>> START Given entries

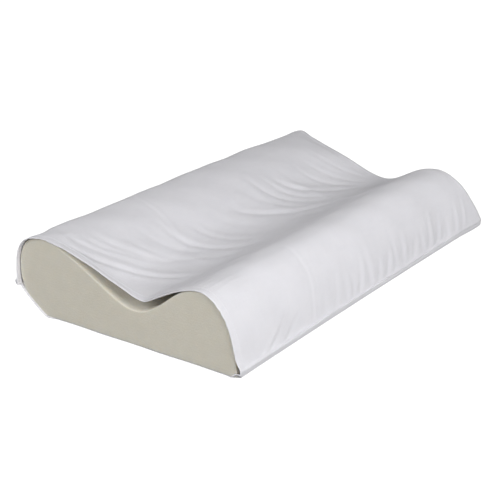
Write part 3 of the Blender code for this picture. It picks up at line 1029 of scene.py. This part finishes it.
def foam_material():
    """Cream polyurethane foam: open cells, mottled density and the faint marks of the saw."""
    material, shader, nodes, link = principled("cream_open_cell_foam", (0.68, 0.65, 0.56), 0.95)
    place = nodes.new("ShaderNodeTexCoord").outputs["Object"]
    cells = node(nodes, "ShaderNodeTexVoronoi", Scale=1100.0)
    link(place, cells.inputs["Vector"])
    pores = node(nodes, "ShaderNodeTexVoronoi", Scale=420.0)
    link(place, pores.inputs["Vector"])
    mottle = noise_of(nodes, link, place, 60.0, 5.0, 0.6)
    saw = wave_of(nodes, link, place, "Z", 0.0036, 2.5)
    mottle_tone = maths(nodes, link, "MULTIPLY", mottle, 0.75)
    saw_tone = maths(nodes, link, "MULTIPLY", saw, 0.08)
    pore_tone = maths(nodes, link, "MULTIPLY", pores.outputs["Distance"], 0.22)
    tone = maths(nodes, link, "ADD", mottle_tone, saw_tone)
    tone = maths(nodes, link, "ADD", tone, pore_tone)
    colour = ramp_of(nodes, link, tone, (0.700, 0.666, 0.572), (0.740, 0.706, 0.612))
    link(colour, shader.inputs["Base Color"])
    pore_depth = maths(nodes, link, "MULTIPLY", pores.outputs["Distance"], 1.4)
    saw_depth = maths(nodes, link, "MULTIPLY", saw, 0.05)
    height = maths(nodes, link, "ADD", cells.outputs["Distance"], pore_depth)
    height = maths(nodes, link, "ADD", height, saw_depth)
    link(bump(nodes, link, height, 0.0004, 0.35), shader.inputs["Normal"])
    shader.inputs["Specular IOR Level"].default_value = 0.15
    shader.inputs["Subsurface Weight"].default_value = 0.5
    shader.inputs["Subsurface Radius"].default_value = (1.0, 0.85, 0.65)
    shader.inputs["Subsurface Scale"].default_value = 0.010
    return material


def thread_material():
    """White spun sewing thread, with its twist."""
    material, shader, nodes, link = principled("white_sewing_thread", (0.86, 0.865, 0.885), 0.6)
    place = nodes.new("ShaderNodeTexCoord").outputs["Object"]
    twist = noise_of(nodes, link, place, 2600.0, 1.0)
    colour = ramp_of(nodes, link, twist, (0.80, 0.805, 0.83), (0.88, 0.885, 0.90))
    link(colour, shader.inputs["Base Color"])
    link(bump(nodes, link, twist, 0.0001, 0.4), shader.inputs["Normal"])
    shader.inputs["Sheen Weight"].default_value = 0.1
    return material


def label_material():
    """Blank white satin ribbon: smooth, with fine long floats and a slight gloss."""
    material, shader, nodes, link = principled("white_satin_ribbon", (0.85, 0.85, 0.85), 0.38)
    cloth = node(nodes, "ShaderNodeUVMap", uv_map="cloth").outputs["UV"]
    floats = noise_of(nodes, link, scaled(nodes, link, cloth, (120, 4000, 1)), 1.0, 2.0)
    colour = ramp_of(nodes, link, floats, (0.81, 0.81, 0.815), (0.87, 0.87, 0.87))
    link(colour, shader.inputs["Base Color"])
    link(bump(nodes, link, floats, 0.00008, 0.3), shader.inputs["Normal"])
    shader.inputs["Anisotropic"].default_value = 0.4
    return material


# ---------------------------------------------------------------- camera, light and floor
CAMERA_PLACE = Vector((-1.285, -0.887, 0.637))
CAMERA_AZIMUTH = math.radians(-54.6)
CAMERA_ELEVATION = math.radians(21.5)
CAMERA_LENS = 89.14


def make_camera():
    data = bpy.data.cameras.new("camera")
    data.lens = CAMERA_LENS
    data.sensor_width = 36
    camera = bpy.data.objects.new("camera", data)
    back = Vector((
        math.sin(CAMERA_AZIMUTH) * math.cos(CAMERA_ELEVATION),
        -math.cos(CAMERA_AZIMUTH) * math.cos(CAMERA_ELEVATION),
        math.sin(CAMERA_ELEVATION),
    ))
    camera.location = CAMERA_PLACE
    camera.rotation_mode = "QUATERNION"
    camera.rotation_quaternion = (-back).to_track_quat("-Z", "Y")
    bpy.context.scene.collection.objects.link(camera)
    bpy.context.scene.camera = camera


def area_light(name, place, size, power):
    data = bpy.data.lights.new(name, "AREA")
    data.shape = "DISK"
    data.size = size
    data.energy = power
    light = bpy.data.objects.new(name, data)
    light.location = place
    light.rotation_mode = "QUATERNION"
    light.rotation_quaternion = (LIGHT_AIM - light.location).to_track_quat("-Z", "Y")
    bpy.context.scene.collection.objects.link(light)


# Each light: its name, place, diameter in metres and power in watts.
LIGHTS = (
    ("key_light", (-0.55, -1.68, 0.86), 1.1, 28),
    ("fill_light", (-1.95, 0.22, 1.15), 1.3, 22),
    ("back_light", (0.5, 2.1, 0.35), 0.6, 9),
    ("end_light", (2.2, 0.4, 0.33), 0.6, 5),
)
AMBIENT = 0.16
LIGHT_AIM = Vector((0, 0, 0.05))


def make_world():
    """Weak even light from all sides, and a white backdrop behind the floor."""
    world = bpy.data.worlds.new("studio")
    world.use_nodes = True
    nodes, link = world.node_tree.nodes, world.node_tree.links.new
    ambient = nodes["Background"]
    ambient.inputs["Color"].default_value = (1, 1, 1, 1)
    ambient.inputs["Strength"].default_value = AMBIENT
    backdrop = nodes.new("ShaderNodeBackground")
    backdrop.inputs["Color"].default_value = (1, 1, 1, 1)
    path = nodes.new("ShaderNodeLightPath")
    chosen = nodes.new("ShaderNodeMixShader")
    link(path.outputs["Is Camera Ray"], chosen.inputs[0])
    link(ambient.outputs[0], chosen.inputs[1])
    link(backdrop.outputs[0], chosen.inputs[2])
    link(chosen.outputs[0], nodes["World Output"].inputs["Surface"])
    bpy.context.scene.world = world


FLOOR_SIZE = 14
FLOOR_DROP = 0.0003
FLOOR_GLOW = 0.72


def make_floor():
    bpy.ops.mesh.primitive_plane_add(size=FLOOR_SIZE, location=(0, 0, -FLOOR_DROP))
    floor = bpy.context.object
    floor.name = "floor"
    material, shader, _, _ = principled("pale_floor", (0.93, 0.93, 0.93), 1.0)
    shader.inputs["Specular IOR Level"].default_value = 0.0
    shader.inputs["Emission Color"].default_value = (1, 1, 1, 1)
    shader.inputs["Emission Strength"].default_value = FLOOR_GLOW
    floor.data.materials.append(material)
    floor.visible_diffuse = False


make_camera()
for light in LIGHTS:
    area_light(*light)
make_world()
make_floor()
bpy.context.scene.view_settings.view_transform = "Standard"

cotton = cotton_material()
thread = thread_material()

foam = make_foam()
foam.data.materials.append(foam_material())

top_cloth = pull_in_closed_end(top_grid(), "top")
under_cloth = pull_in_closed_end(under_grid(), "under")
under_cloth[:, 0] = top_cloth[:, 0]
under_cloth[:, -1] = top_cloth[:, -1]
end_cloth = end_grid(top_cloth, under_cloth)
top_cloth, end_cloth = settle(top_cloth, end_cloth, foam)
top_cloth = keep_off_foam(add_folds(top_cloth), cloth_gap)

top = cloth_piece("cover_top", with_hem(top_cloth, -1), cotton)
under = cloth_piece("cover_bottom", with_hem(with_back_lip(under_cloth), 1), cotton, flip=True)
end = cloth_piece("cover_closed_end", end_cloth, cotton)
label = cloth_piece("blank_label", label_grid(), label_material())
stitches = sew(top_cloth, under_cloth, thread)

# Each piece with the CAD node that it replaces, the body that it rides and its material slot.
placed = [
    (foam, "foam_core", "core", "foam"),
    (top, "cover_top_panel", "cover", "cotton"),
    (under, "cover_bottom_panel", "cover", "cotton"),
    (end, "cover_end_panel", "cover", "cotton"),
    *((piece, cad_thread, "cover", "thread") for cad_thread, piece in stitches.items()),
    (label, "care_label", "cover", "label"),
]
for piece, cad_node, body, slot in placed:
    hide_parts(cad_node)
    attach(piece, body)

>> END Given entries
>> START Given entries

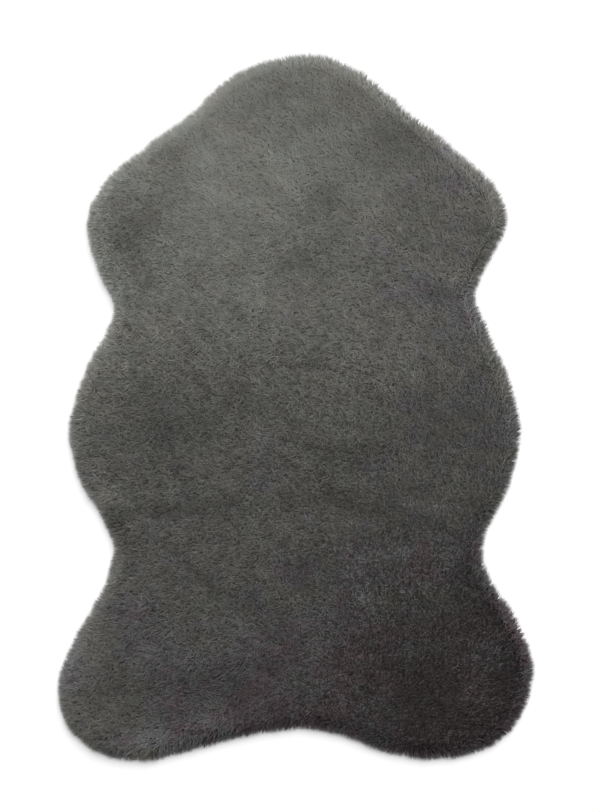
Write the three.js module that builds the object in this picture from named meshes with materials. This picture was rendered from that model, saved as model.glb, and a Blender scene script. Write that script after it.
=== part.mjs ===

>> END Given entries

**Goal of the exercise**
All lines above with "This" in them should be returned.

**Solution below**
Write part 3 of the Blender code for this picture. It picks up at line 1029 of scene.py. This part finishes it.
Write the three.js module that builds the object in this picture from named meshes with materials. This picture was rendered from that model, saved as model.glb, and a Blender scene script. Write that script after it.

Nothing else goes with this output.